Please give the listing again in its entirety, exactly as written.

Source data:
##########

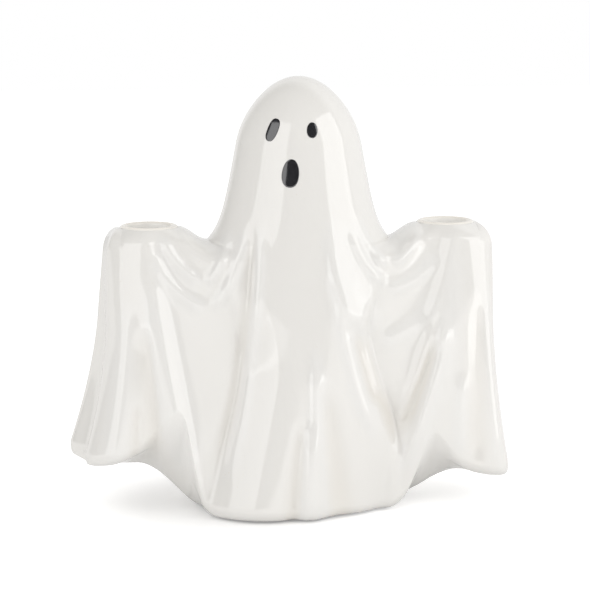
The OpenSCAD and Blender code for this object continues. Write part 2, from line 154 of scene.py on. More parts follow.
class GhostGlaze(bpy.types.PropertyGroup):
    """Colours of the glazes, the foot pads and the floor"""

    white: colour("White glaze", "Glaze where it lies at its usual thickness", (0.80, 0.79, 0.768))
    # This darker tone is painted shade, in the valleys of the folds and at the floor of the candle
    # bores; in the sockets it also gives faint random streaks.
    shaded_glaze: colour("Pooled glaze", "Glaze where it pools in the folds", (0.76, 0.735, 0.69))
    # The socket tone is the body's glaze painted lighter, as painted light in the candle bores.
    socket: colour("Socket glaze", "Glaze in the candle sockets", (0.95, 0.94, 0.915))
    rim: colour("Rim glaze", "Glaze where it thins over an edge", (0.82, 0.78, 0.71))
    black: colour("Black glaze", "Glaze of the eyes and the mouth", (0.010, 0.010, 0.012))
    rubber: colour("Pad rubber", "Rubber of the foot pads", (0.60, 0.58, 0.54))
    floor: colour("Floor", "Colour of the pale floor", (0.90, 0.90, 0.90))


# Folds and marks


class Fold(NamedTuple):
    """A fold of the cloth. Its line is given in shares of the candle's distance and of the
    hand's height, and its width and height at both ends in shares of the fold width and
    the fold height. A falling fold is broader on its right where the skew is positive, and
    a pleat is a step that is high on its right."""

    line: list
    widths: tuple
    heights: tuple
    skew: float = 0.0
    pleat: bool = False


# Swags hang below the hands, on the front only
SWAGS = [
    # Below the left hand
    Fold([(-0.93, 0.985), (-0.89, 0.89), (-0.66, 0.81)], (0.7, 0.8), (0.9, 0.9), -0.25),
    Fold([(-0.67, 0.81), (-0.56, 0.86), (-0.49, 1.00)], (0.6, 0.5), (0.8, 0.8), -0.2),
    Fold([(-0.98, 0.935), (-0.905, 0.77), (-0.62, 0.725)], (0.7, 0.9), (0.9, 0.7), -0.25),
    Fold([(-0.64, 0.725), (-0.48, 0.79), (-0.39, 1.02)], (0.7, 0.6), (0.7, 0.8), -0.2),
    # Below the right hand
    Fold([(0.34, 1.04), (0.40, 0.93), (0.56, 0.86)], (0.6, 0.6), (0.9, 0.9), -0.25),
    Fold([(0.58, 0.86), (0.68, 0.90), (0.79, 1.01)], (0.7, 0.7), (0.7, 0.7)),
    Fold([(0.29, 1.04), (0.34, 0.88), (0.56, 0.79)], (0.7, 0.7), (0.6, 1.1), -0.25),
    Fold([(0.50, 0.79), (0.76, 0.77), (0.92, 0.92)], (0.8, 0.8), (0.5, 0.5)),
    Fold([(0.15, 1.06), (0.18, 0.86), (0.27, 0.73), (0.43, 0.60)], (1.2, 1.9), (0.7, 1.5), 0.35),
    Fold([(0.46, 0.60), (0.72, 0.60), (0.92, 0.78)], (1.2, 1.2), (0.4, 0.4)),
]
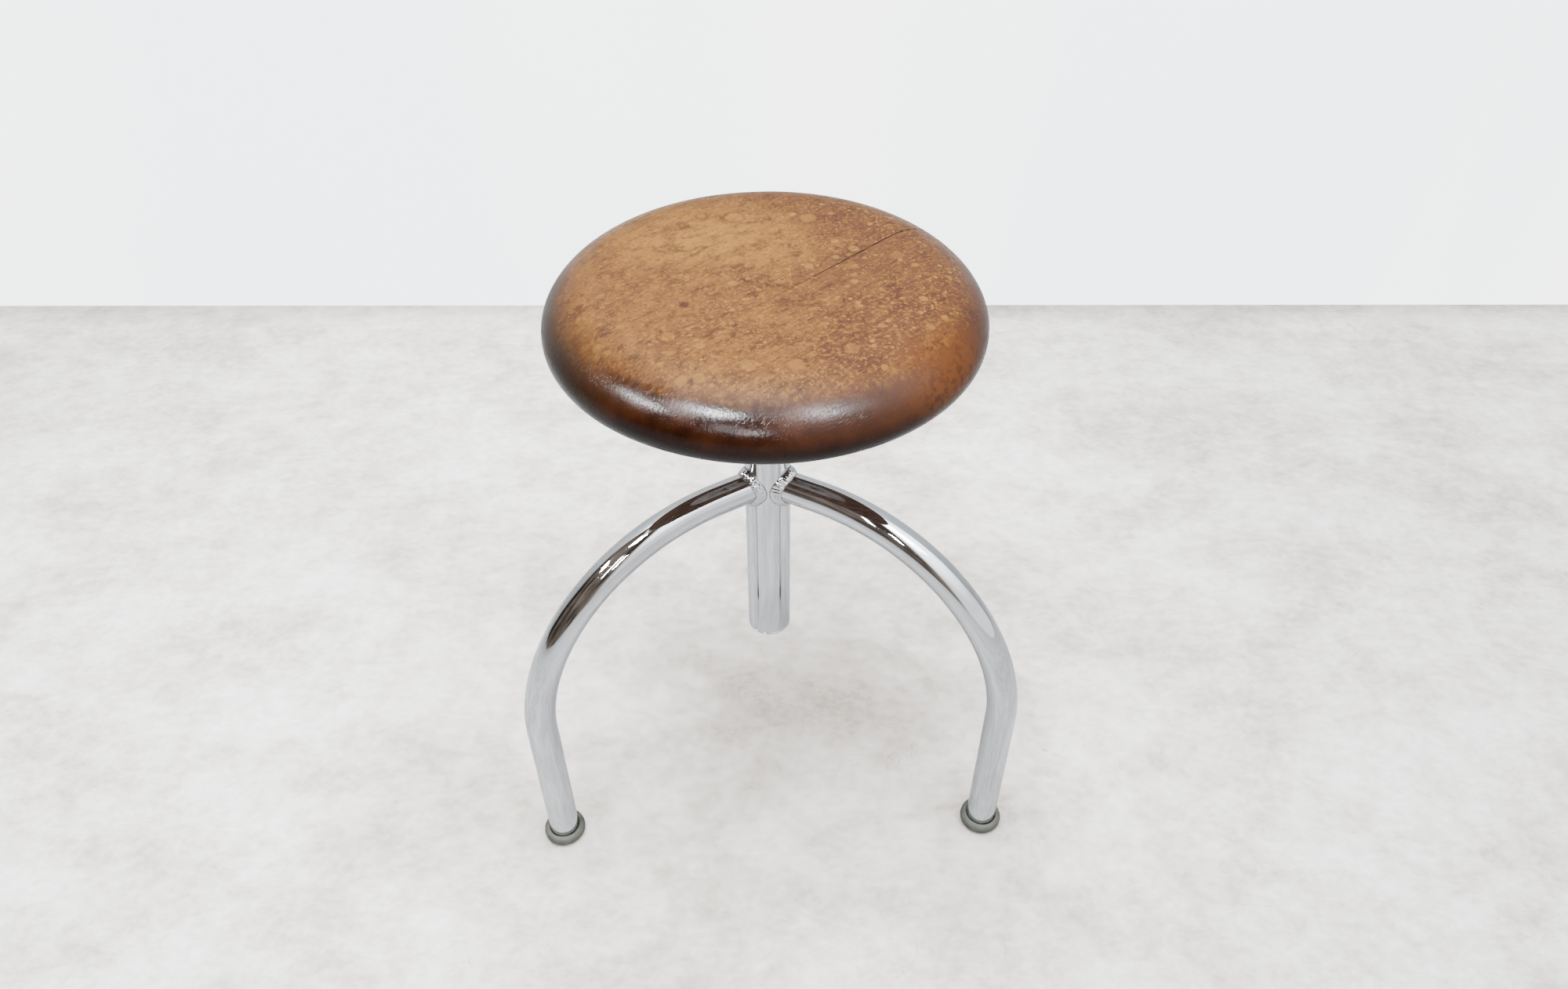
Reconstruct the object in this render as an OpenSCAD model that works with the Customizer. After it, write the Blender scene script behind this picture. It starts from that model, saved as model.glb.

##########

Answer to this exercise:
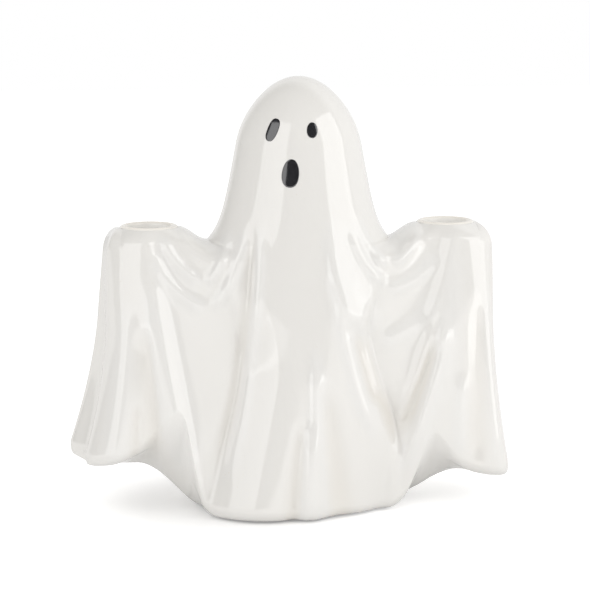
The OpenSCAD and Blender code for this object continues. Write part 2, from line 154 of scene.py on. More parts follow.
class GhostGlaze(bpy.types.PropertyGroup):
    """Colours of the glazes, the foot pads and the floor"""

    white: colour("White glaze", "Glaze where it lies at its usual thickness", (0.80, 0.79, 0.768))
    # This darker tone is painted shade, in the valleys of the folds and at the floor of the candle
    # bores; in the sockets it also gives faint random streaks.
    shaded_glaze: colour("Pooled glaze", "Glaze where it pools in the folds", (0.76, 0.735, 0.69))
    # The socket tone is the body's glaze painted lighter, as painted light in the candle bores.
    socket: colour("Socket glaze", "Glaze in the candle sockets", (0.95, 0.94, 0.915))
    rim: colour("Rim glaze", "Glaze where it thins over an edge", (0.82, 0.78, 0.71))
    black: colour("Black glaze", "Glaze of the eyes and the mouth", (0.010, 0.010, 0.012))
    rubber: colour("Pad rubber", "Rubber of the foot pads", (0.60, 0.58, 0.54))
    floor: colour("Floor", "Colour of the pale floor", (0.90, 0.90, 0.90))


# Folds and marks


class Fold(NamedTuple):
    """A fold of the cloth. Its line is given in shares of the candle's distance and of the
    hand's height, and its width and height at both ends in shares of the fold width and
    the fold height. A falling fold is broader on its right where the skew is positive, and
    a pleat is a step that is high on its right."""

    line: list
    widths: tuple
    heights: tuple
    skew: float = 0.0
    pleat: bool = False


# Swags hang below the hands, on the front only
SWAGS = [
    # Below the left hand
    Fold([(-0.93, 0.985), (-0.89, 0.89), (-0.66, 0.81)], (0.7, 0.8), (0.9, 0.9), -0.25),
    Fold([(-0.67, 0.81), (-0.56, 0.86), (-0.49, 1.00)], (0.6, 0.5), (0.8, 0.8), -0.2),
    Fold([(-0.98, 0.935), (-0.905, 0.77), (-0.62, 0.725)], (0.7, 0.9), (0.9, 0.7), -0.25),
    Fold([(-0.64, 0.725), (-0.48, 0.79), (-0.39, 1.02)], (0.7, 0.6), (0.7, 0.8), -0.2),
    # Below the right hand
    Fold([(0.34, 1.04), (0.40, 0.93), (0.56, 0.86)], (0.6, 0.6), (0.9, 0.9), -0.25),
    Fold([(0.58, 0.86), (0.68, 0.90), (0.79, 1.01)], (0.7, 0.7), (0.7, 0.7)),
    Fold([(0.29, 1.04), (0.34, 0.88), (0.56, 0.79)], (0.7, 0.7), (0.6, 1.1), -0.25),
    Fold([(0.50, 0.79), (0.76, 0.77), (0.92, 0.92)], (0.8, 0.8), (0.5, 0.5)),
    Fold([(0.15, 1.06), (0.18, 0.86), (0.27, 0.73), (0.43, 0.60)], (1.2, 1.9), (0.7, 1.5), 0.35),
    Fold([(0.46, 0.60), (0.72, 0.60), (0.92, 0.78)], (1.2, 1.2), (0.4, 0.4)),
]
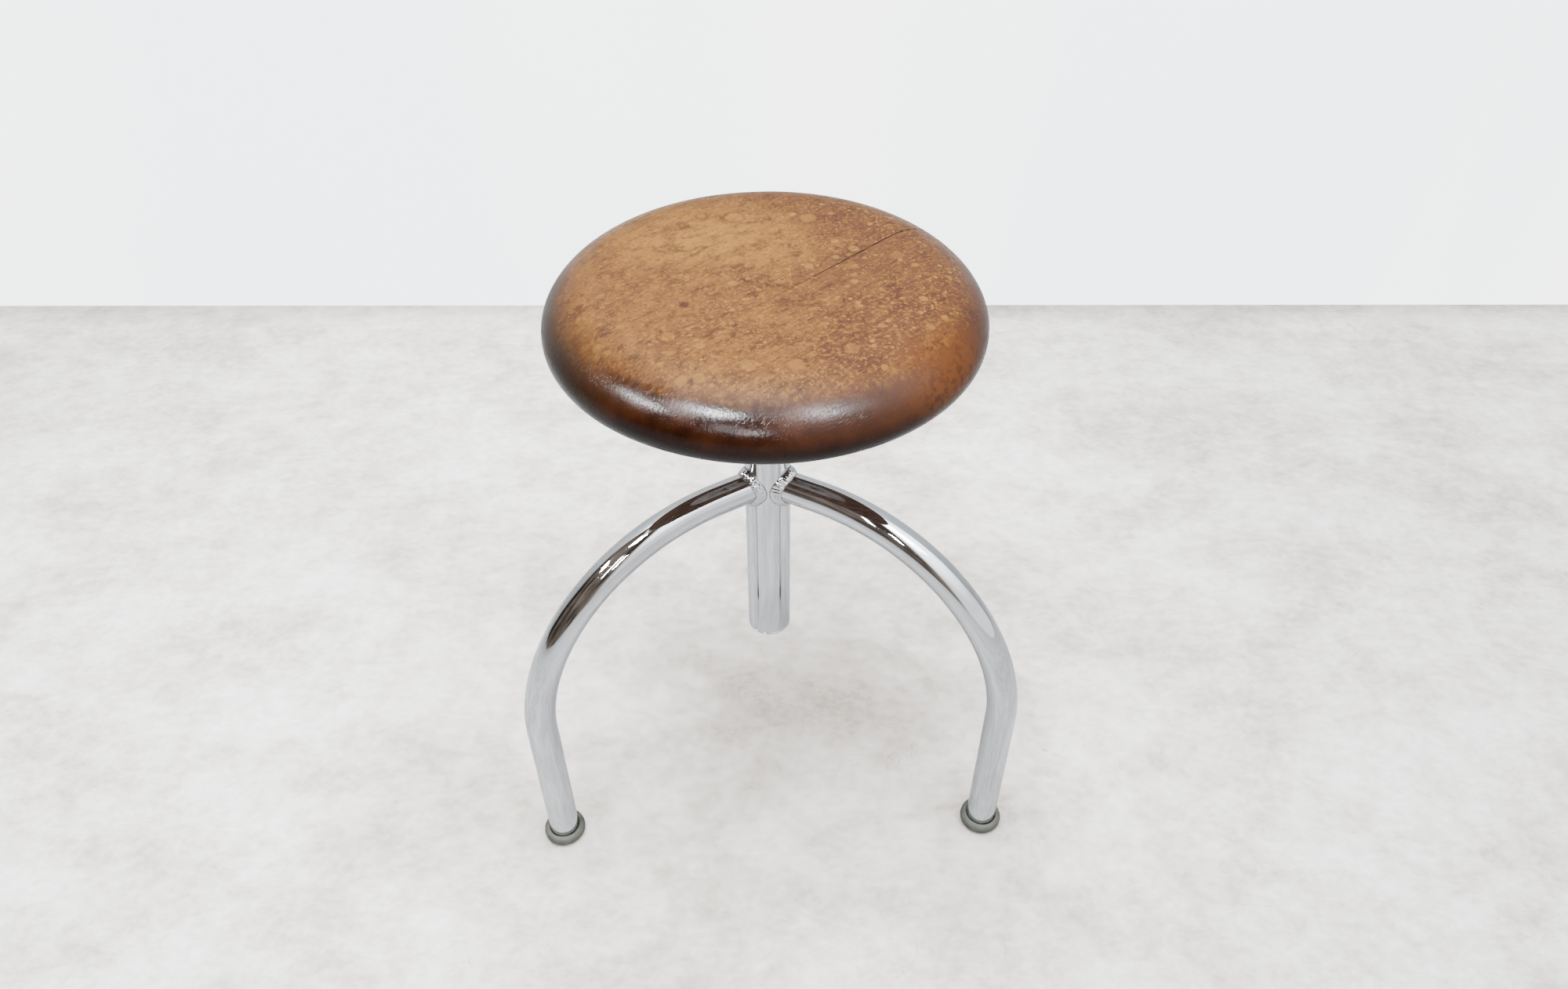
Reconstruct the object in this render as an OpenSCAD model that works with the Customizer. After it, write the Blender scene script behind this picture. It starts from that model, saved as model.glb.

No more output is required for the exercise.